Set task:
Reproduce all of the material word for word.

§ §

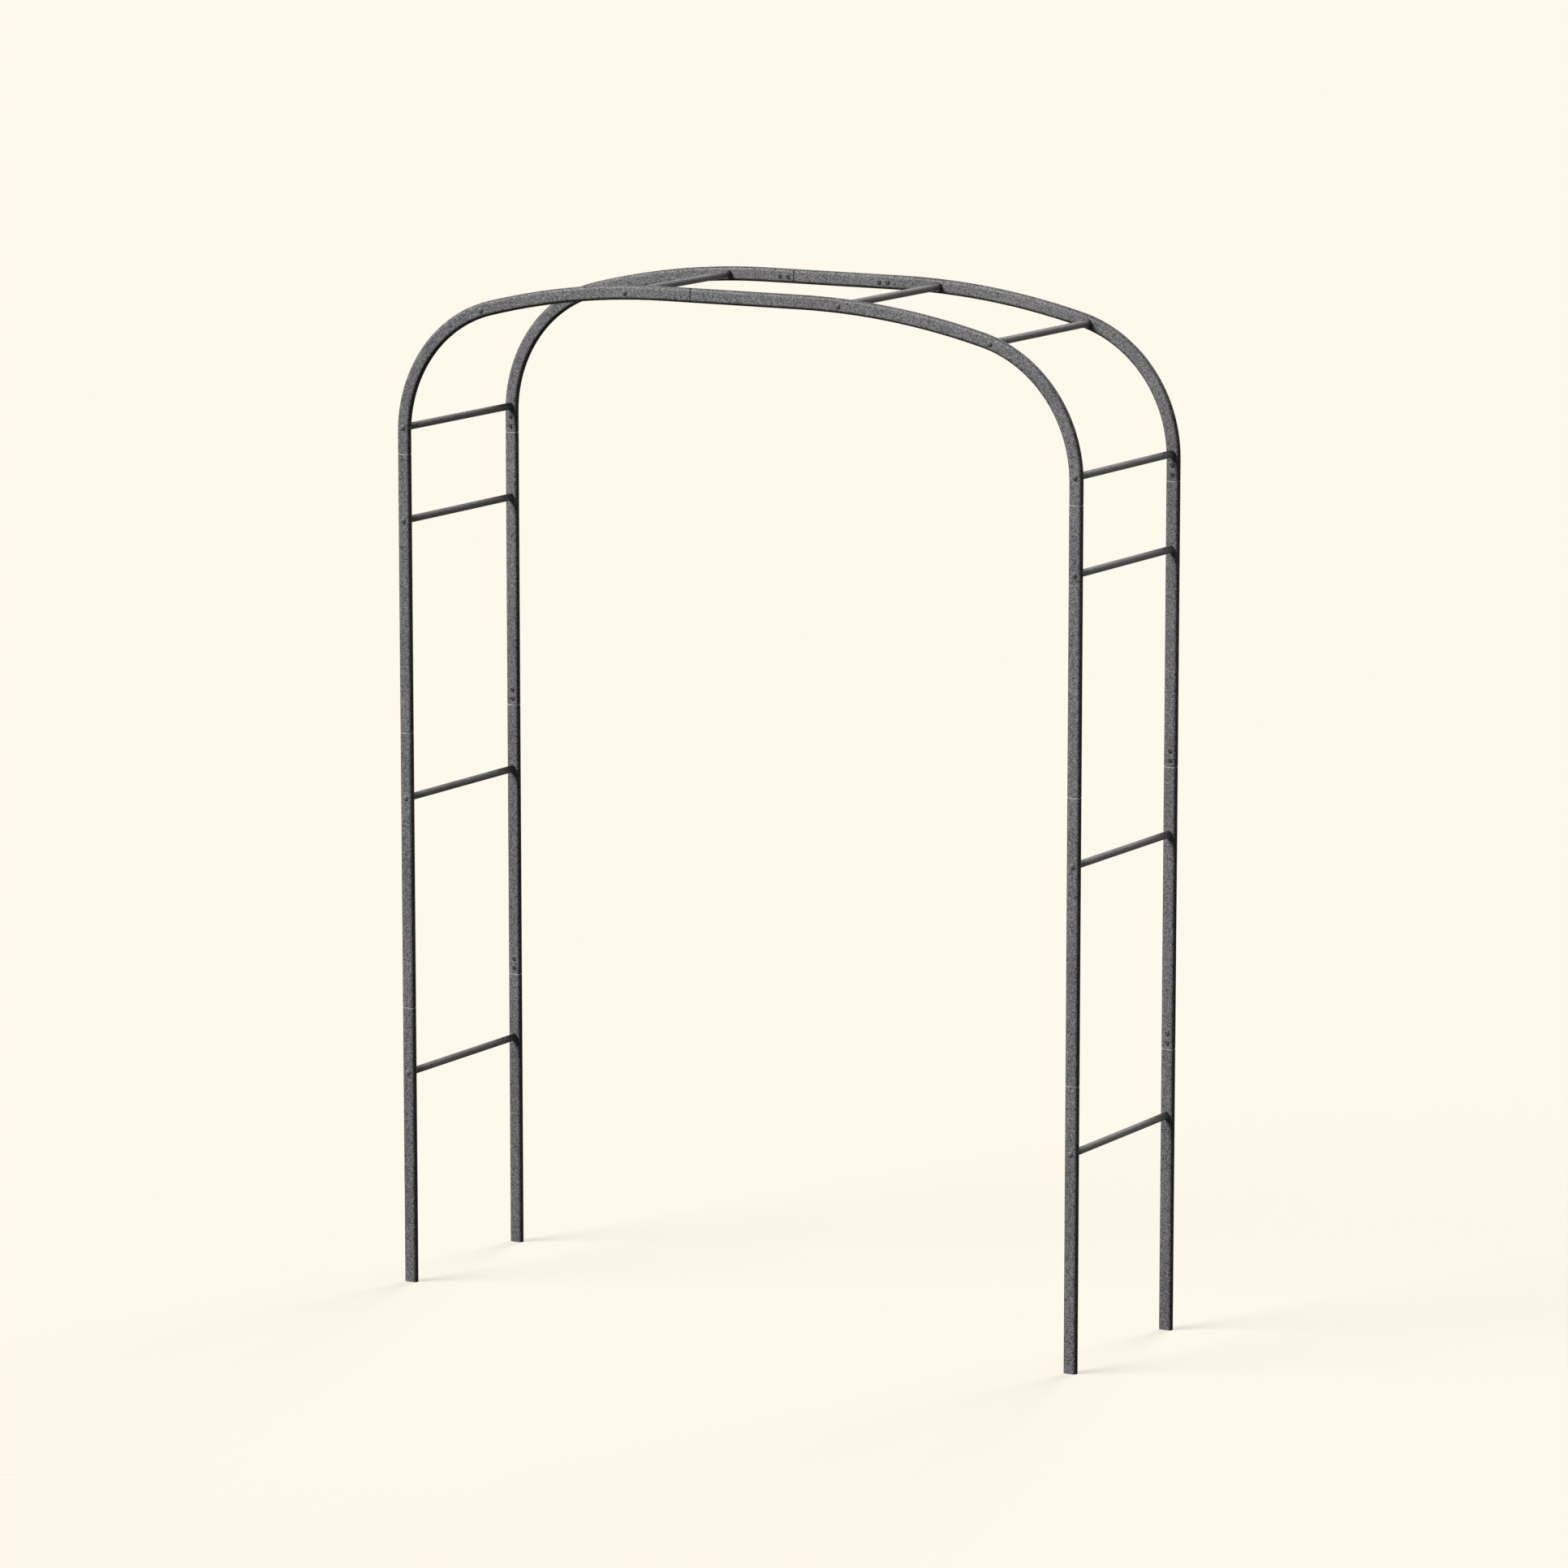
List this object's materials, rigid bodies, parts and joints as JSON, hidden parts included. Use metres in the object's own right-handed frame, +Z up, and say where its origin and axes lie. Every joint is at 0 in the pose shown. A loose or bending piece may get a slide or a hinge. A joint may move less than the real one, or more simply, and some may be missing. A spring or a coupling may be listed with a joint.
{
  "type": "metal trellis arch",
  "caption": "Free-standing walk-through garden arch: a front and a back frame of bolted oval tube, with straight posts and a softly curved top, tied by round ladder rungs.",
  "frame": {"origin": "on the ground, midway between the four feet", "axes": "+Z up; X across the walkway from the left posts to the right posts; +Y through the walkway from the front frame to the back frame"},
  "size_m": [1.6, 0.441, 2.1403],
  "materials": {
    "painted_tube": "dark grey textured (hammer-grain) powder coat, low sheen",
    "painted_rung": "dark grey textured powder coat, slightly smoother than the posts",
    "painted_fastener": "dark grey coated screw and bolt heads",
    "plated_steel": "zinc-plated, hidden inside the tubes"
  },
  "bodies": {
    "root": {"back_crown_connector": "painted_tube", "back_joint_screws": "painted_fastener", "back_left_corner_tube": "painted_tube", "back_left_foot_section": "painted_tube", "back_left_middle_section": "painted_tube", "back_left_upper_section": "painted_tube", "back_right_corner_tube": "painted_tube", "back_right_foot_section": "painted_tube", "back_right_middle_section": "painted_tube", "back_right_upper_section": "painted_tube", "back_rung_bolts": "painted_fastener", "back_rung_plugs": "plated_steel", "back_weld_nuts": "plated_steel", "front_crown_connector": "painted_tube", "front_joint_screws": "painted_fastener", "front_left_corner_tube": "painted_tube", "front_left_foot_section": "painted_tube", "front_left_middle_section": "painted_tube", "front_left_upper_section": "painted_tube", "front_right_corner_tube": "painted_tube", "front_right_foot_section": "painted_tube", "front_right_middle_section": "painted_tube", "front_right_upper_section": "painted_tube", "front_rung_bolts": "painted_fastener", "front_rung_plugs": "plated_steel", "front_weld_nuts": "plated_steel", "left_corner_rung": "painted_rung", "left_crown_rung": "painted_rung", "left_foot_rung": "painted_rung", "left_middle_rung": "painted_rung", "left_shoulder_rung": "painted_rung", "left_upper_rung": "painted_rung", "right_corner_rung": "painted_rung", "right_crown_rung": "painted_rung", "right_foot_rung": "painted_rung", "right_middle_rung": "painted_rung", "right_shoulder_rung": "painted_rung", "right_upper_rung": "painted_rung"}
  },
  "joints": []
}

§ §

Task answer:
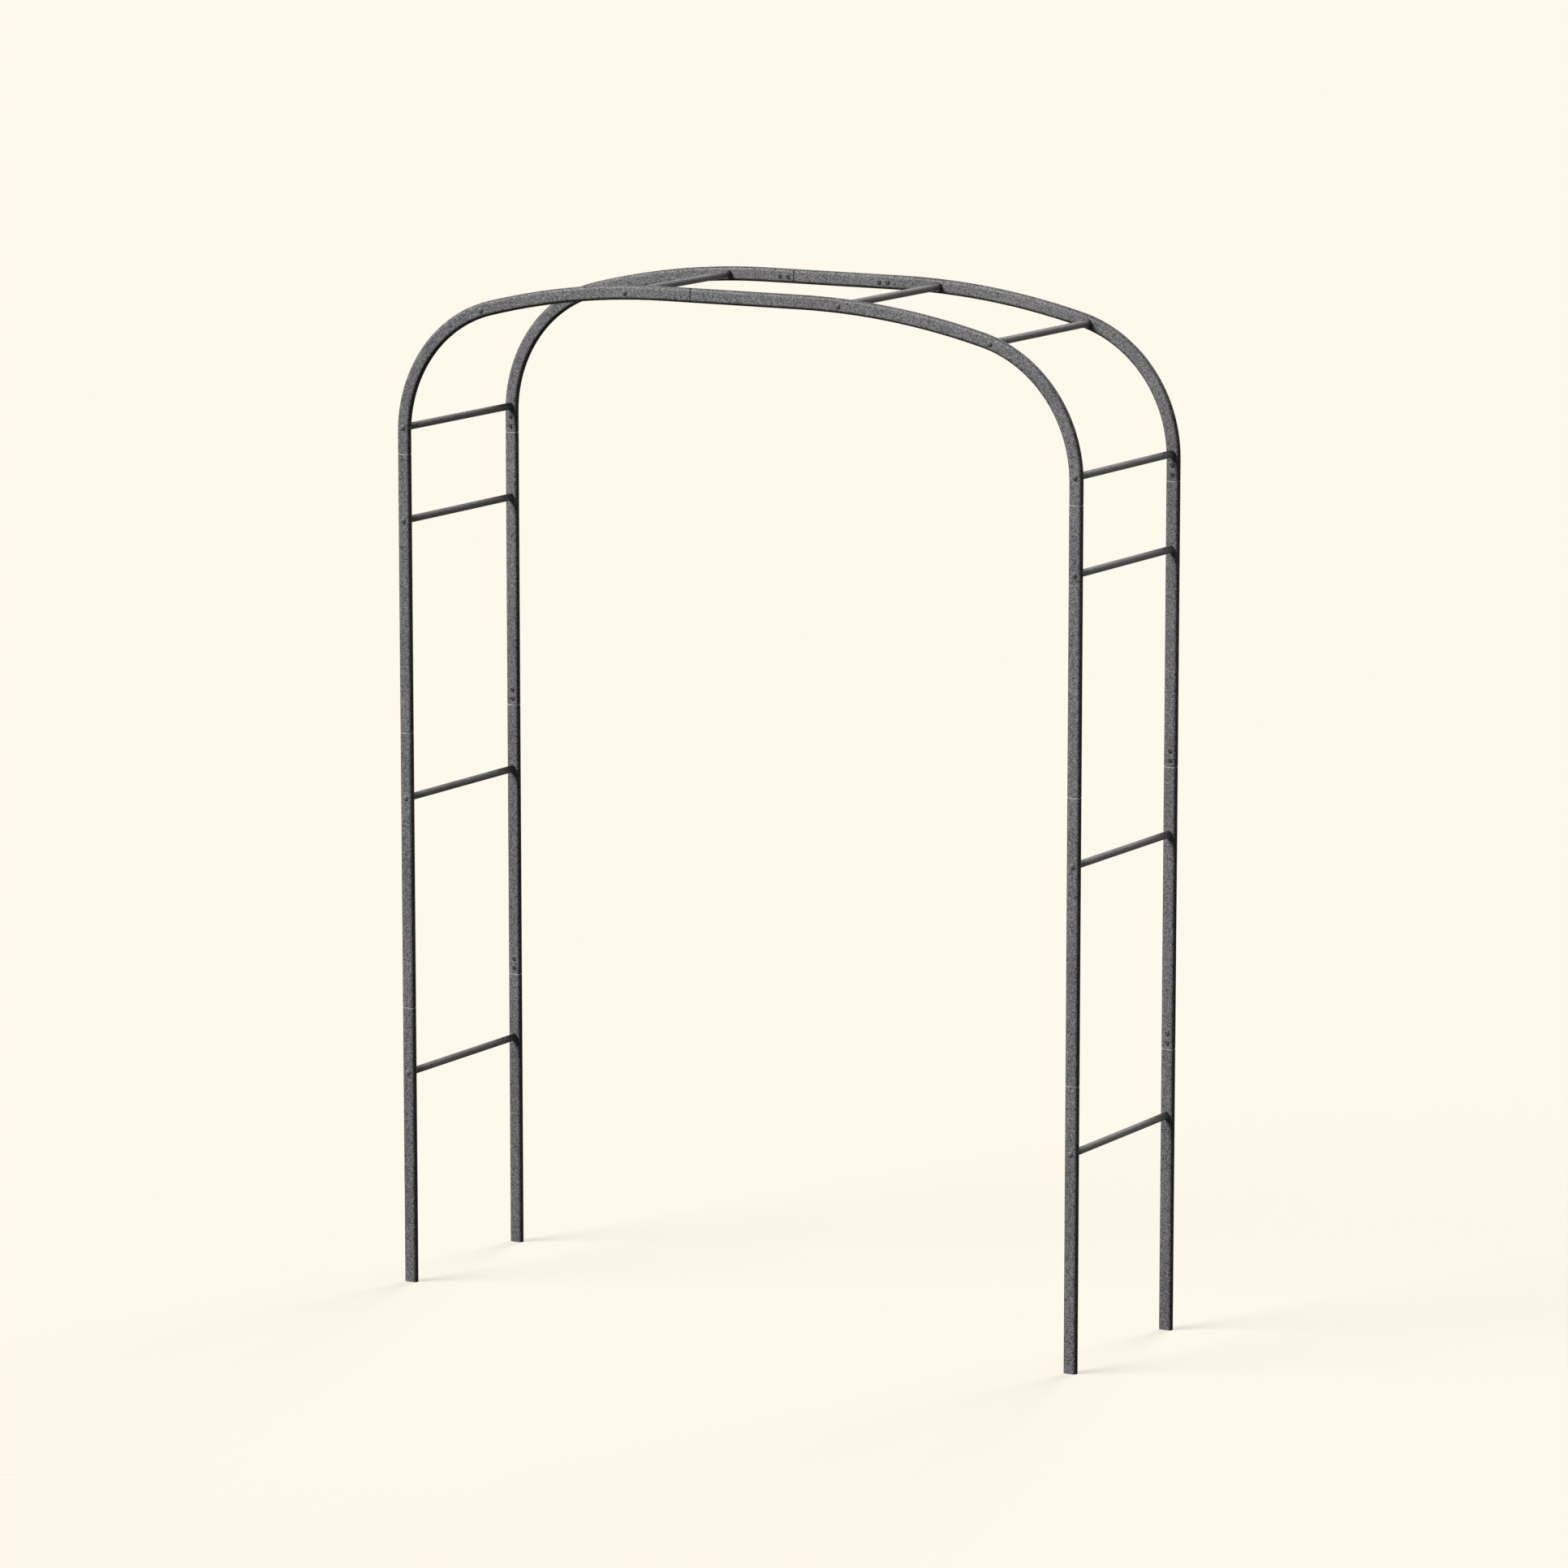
List this object's materials, rigid bodies, parts and joints as JSON, hidden parts included. Use metres in the object's own right-handed frame, +Z up, and say where its origin and axes lie. Every joint is at 0 in the pose shown. A loose or bending piece may get a slide or a hinge. A joint may move less than the real one, or more simply, and some may be missing. A spring or a coupling may be listed with a joint.
{
  "type": "metal trellis arch",
  "caption": "Free-standing walk-through garden arch: a front and a back frame of bolted oval tube, with straight posts and a softly curved top, tied by round ladder rungs.",
  "frame": {"origin": "on the ground, midway between the four feet", "axes": "+Z up; X across the walkway from the left posts to the right posts; +Y through the walkway from the front frame to the back frame"},
  "size_m": [1.6, 0.441, 2.1403],
  "materials": {
    "painted_tube": "dark grey textured (hammer-grain) powder coat, low sheen",
    "painted_rung": "dark grey textured powder coat, slightly smoother than the posts",
    "painted_fastener": "dark grey coated screw and bolt heads",
    "plated_steel": "zinc-plated, hidden inside the tubes"
  },
  "bodies": {
    "root": {"back_crown_connector": "painted_tube", "back_joint_screws": "painted_fastener", "back_left_corner_tube": "painted_tube", "back_left_foot_section": "painted_tube", "back_left_middle_section": "painted_tube", "back_left_upper_section": "painted_tube", "back_right_corner_tube": "painted_tube", "back_right_foot_section": "painted_tube", "back_right_middle_section": "painted_tube", "back_right_upper_section": "painted_tube", "back_rung_bolts": "painted_fastener", "back_rung_plugs": "plated_steel", "back_weld_nuts": "plated_steel", "front_crown_connector": "painted_tube", "front_joint_screws": "painted_fastener", "front_left_corner_tube": "painted_tube", "front_left_foot_section": "painted_tube", "front_left_middle_section": "painted_tube", "front_left_upper_section": "painted_tube", "front_right_corner_tube": "painted_tube", "front_right_foot_section": "painted_tube", "front_right_middle_section": "painted_tube", "front_right_upper_section": "painted_tube", "front_rung_bolts": "painted_fastener", "front_rung_plugs": "plated_steel", "front_weld_nuts": "plated_steel", "left_corner_rung": "painted_rung", "left_crown_rung": "painted_rung", "left_foot_rung": "painted_rung", "left_middle_rung": "painted_rung", "left_shoulder_rung": "painted_rung", "left_upper_rung": "painted_rung", "right_corner_rung": "painted_rung", "right_crown_rung": "painted_rung", "right_foot_rung": "painted_rung", "right_middle_rung": "painted_rung", "right_shoulder_rung": "painted_rung", "right_upper_rung": "painted_rung"}
  },
  "joints": []
}